I opened my mouth and then closed it. What did I want to say really? Sorry, mami, I couldn’t fuck you because I prefer to fuck boys? I don’t think so. In fact, I didn’t even want to talk about anything regarding the debacle that the past few minutes was.
She stood up. I stood up. She wasn’t looking at me. I wasn’t looking at her. We awkwardly moved around each other as I opened the door and she stepped out.
“Do I walk you to your hostel?” I said, ever the gentleman.
“No,” she said brusquely.
“At least, let me walk you downstairs to the common room,” I persisted, the jackassy feeling I was feeling demanding that I remedy this situation somehow.
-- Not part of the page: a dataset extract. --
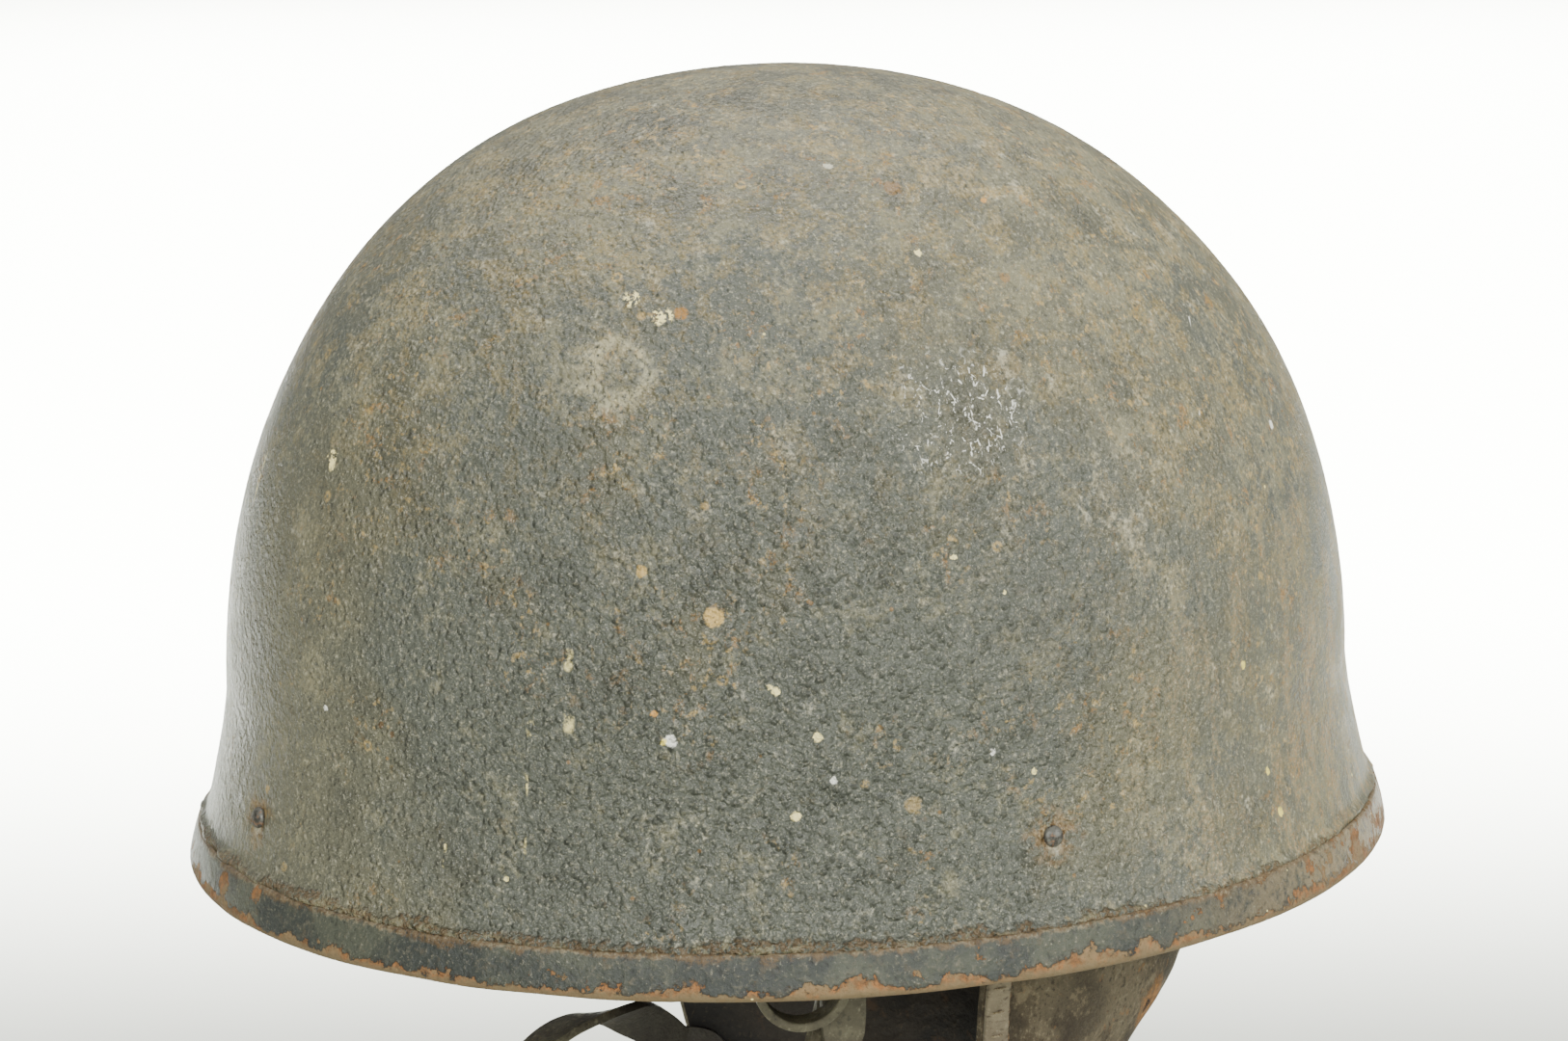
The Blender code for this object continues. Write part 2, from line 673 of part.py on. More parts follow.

“Fine,” she acquiesced tersely.
In a wooden silence, we walked together downstairs to the entrance of my hostel, where we said goodbye and she began walking fast in the direction of her hostel. I looked on after her for a while, thinking many things and arriving at many decisions. I was thinking about how my social currency in our department was about to plummet, because surely, Esther would get to her hostel and tell her friends, complete with embellishments, all about how I couldn’t perform when she wanted us to have sex. That was alright though; I was never going to be interested in chyking any other girl ever again. Not in school. Not after school.
Which was the second thing I was thinking: that I could never ever have a girlfriend. What happened upstairs in that room reaffirmed to me that being with girls was certainly not for me. I’m a very sexual person; even at 17, I knew this. So for there to be a situation where I absolutely didn’t want to get my freak on with a person must mean that such a person was not for me.
There are many things you are constantly trying to figure out about life when you’re a teenager. But in that moment, I figured out one thing: that having a girlfriend and the eventual marriage to a woman was NOT something I’d ever be interested in.
The next day, Esther broke up with me. Very amicably of course. Turns out she was too much of a lady to try to besmirch my reputation in school, and we stayed friends post breakup.
And she became the last woman I would ever feel any sort of attraction to.
So yeah, while I cannot claim to be a platinum star gay, like Jack McFarland in Will & Grace, who was born through Caesarian delivery, I would like the Rainbow gods to hand over to me my gold star for ensuring that the delivery room where I was born is the only contact I’ve ever had with a vagina.